Shirzad emphasized that most stablecoin demand comes from outside the US, with international users seeking dollar exposure, particularly in emerging markets facing currency depreciation or limited banking access. He stated, "Most stablecoin demand comes from outside the US, expanding dollar dominance globally, not competing with your local bank," adding that concerns echo misplaced fears from earlier financial innovations like money market funds.

According to Coinbase, approximately two-thirds of all stablecoin transfers occur on decentralized finance (DeFi) and blockchain platforms, which operate independently from traditional banks. The firm described stablecoins as "the transactional plumbing of a new financial layer that runs parallel to, but largely outside, the domestic banking system." Shirzad further noted that treating stablecoins as a threat "misreads the moment" and that they actually reinforce the dollar's international role.

Coinbase pushed back against forecasts that trillions in stablecoin assets would flow out of US bank deposits, estimating that even if global stablecoin circulation reached $5 trillion, the majority would remain foreign-held or locked in digital settlement systems, with minimal impact on domestic deposits, which currently exceed $18 trillion. The report suggested that stablecoins could extend US monetary influence and give American firms a competitive edge in the digital asset economy.

In a related development, Western Union announced plans to launch the US Dollar Payment Token (USDPT) on the Solana blockchain in the first half of 2026. Issued by Anchorage Digital Bank, this stablecoin aims to facilitate global money transfers with lower fees, faster settlement, and reduced reliance on traditional intermediaries.
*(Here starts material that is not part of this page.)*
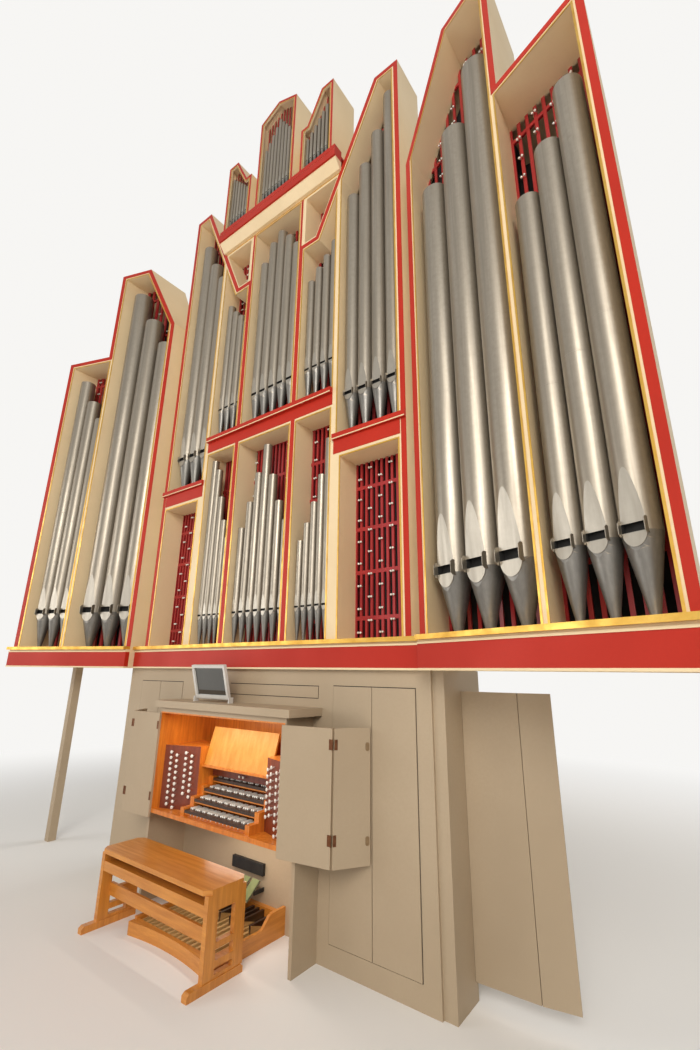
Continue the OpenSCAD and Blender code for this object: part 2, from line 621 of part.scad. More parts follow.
base_case();
base_panels();
cornice();
cornice_red();
cornice_gold();
main_case();
side_case_left();
side_case_right();
tower_case_left();
tower_case_right();
red_bands();
gold_lines();
main_ledges();
main_grilles();
rear_case();
crown_ledge();
crown_case();
crown_grilles();
pedal_case_left();
pedal_case_right();
pedal_grilles();
pedal_supports();
pedal_pipes_left();
pedal_pipes_right();
tower_pipes_left();
tower_pipes_right();
side_pipes();
centre_pipes();
lower_pipes();
crown_pipes();
console_case();
console_lining();
console_canopy();
console_doors();
stop_jambs();
stop_knobs();
music_desk();
key_frames();
keys();
swell_frame();
swell_pedal_left();
swell_pedal_right();
mirror_bracket();
player_mirror();
bench();
pedalboard();
pedal_keys();
passage_door();
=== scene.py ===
# %% [markdown]
# # A pipe organ, dressed from its solid model
# The solid model already has every board, pipe, key and knob in its true place. This file gives
# them finishes: satin paint, gilding, dull tin, varnished wood. It adds the small things that a
# solid model leaves out, such as seams, hinges and the pegs on the grilles. It starts by loading
# the model as a fixed frame in metres.

# %% Load the frame
import bpy, bmesh, json, math
from mathutils import Matrix, Vector


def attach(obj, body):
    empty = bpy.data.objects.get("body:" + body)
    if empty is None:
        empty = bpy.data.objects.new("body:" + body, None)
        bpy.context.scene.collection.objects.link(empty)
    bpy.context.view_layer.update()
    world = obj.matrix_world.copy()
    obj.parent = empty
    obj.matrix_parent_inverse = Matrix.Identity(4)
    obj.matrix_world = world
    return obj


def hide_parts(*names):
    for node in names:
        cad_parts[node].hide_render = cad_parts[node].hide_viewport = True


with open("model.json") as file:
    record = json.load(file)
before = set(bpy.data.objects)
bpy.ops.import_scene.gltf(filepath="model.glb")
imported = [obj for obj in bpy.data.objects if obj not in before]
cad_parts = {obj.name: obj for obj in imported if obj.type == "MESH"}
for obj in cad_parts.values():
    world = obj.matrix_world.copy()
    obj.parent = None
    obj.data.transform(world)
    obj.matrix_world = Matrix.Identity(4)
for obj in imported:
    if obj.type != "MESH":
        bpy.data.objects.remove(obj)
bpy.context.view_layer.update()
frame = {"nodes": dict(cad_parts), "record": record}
nodes = frame["nodes"]

# %% [markdown]
# The camera stands low at the right of the organ and looks up and to the left with a wide lens.
# A wide lens close to a tall object makes its uprights converge, which is why the angle of the
# lens has to be right, and not only the direction. The three turns are to the left, upwards, and
# a little about the line of sight.

# %% Camera
EYE, LENS = (3.6014, -3.2098, 1.9712), 16.69
PAN, LIFT, ROLL = 0.6463, 0.2926, -0.0111

cam = bpy.data.objects.new("view_camera", bpy.data.cameras.new("view_camera"))
bpy.context.scene.collection.objects.link(cam)
cam.data.sensor_fit, cam.data.sensor_height = "VERTICAL", 36.0
cam.data.lens, cam.data.clip_end = LENS, 200.0
turn = (Matrix.Rotation(PAN, 3, "Z") @ Matrix.Rotation(LIFT, 3, "X")
        @ Matrix.Rotation(ROLL, 3, "Y"))
right, ahead, up = turn.col[0], turn.col[1], turn.col[2]
axes = Matrix((right, up, -ahead)).transposed().to_4x4()
cam.matrix_world = Matrix.Translation(EYE) @ axes
bpy.context.scene.camera = cam
bpy.context.scene.view_settings.view_transform = "Standard"
print("camera at", EYE, "lens", LENS)

# %% [markdown]
# Four big soft lamps light the organ. The strongest stands in front at the right, from where it
# also reaches the walls of the recesses. A weaker one at the left and a low one keep the shadows
# open, and one stands behind, so that the back can be judged too. A lamp looks along its own -Z,
# so it is turned until that axis points at its aim.

# %% Big lamps
def lamp(name, place, aim, size, power, colour):
    """A square soft lamp that points from place at aim."""
    data = bpy.data.lights.new(name, "AREA")
    data.shape, data.size, data.energy, data.color = "SQUARE", size, power, colour
    made = bpy.data.objects.new(name, data)
    way = Vector(aim) - Vector(place)
    facing = way.to_track_quat("-Z", "Y").to_matrix().to_4x4()
    made.matrix_world = Matrix.Translation(place) @ facing
    bpy.context.scene.collection.objects.link(made)
    print("lamp", name, power, "W")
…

CEO Devin McGranahan cited Solana's speed, scalability, and low-cost transactions as key reasons for the choice, aligning with the company's remittance business goals.

This defense comes amid increased bank exploration of stablecoin products following the passage of the GENIUS Act, the US regulatory framework for stablecoin issuers. Coinbase argued that community banks and stablecoin holders barely overlap, and banks could even improve services by integrating stablecoins.